**AIM:** Beginning with the first line of the data below, reproduce every line unchanged, ending with the line that holds "its shoulder straps.".
--- begin COLLECTED MATERIAL ---
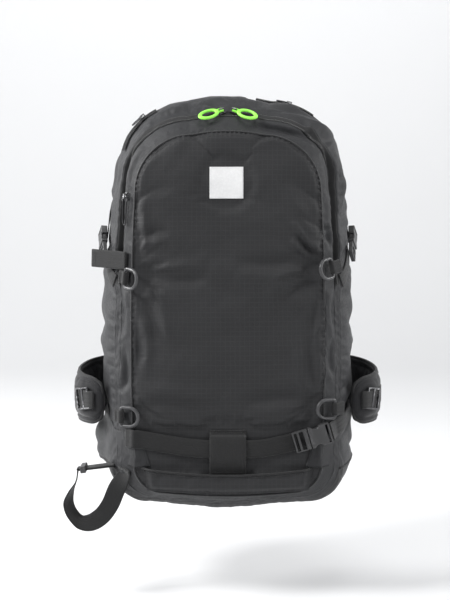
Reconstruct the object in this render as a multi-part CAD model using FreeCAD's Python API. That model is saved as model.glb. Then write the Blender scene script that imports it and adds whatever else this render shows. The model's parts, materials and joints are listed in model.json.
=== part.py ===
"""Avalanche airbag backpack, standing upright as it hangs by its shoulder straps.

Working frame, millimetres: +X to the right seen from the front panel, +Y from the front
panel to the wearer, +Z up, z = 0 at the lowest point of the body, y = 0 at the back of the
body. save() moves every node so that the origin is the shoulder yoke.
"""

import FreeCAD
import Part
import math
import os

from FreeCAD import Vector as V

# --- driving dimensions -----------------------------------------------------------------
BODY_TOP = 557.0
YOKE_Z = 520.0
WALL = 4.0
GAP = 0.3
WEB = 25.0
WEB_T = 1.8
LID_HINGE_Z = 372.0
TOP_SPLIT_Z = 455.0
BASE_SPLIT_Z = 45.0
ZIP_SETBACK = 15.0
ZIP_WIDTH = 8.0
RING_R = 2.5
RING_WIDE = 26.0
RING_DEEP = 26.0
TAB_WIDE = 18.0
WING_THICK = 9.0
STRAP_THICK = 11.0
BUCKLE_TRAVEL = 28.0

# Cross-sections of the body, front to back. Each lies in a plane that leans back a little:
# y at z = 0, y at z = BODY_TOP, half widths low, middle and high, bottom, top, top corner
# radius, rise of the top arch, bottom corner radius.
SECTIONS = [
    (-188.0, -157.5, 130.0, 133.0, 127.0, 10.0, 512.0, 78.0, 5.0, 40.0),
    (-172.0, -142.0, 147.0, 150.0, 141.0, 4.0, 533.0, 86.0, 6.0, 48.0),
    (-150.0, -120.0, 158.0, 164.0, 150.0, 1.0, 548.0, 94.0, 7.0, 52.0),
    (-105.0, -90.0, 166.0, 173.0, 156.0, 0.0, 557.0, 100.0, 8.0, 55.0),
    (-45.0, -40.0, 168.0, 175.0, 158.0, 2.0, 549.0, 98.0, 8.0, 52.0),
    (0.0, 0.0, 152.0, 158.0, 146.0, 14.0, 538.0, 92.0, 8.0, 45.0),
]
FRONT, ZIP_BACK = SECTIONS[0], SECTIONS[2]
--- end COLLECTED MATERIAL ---
**RESPONSE TO THIS EXERCISE:**
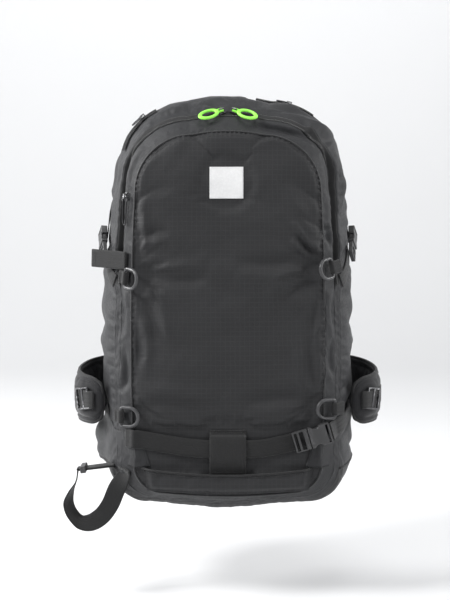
Reconstruct the object in this render as a multi-part CAD model using FreeCAD's Python API. That model is saved as model.glb. Then write the Blender scene script that imports it and adds whatever else this render shows. The model's parts, materials and joints are listed in model.json.
=== part.py ===
"""Avalanche airbag backpack, standing upright as it hangs by its shoulder straps.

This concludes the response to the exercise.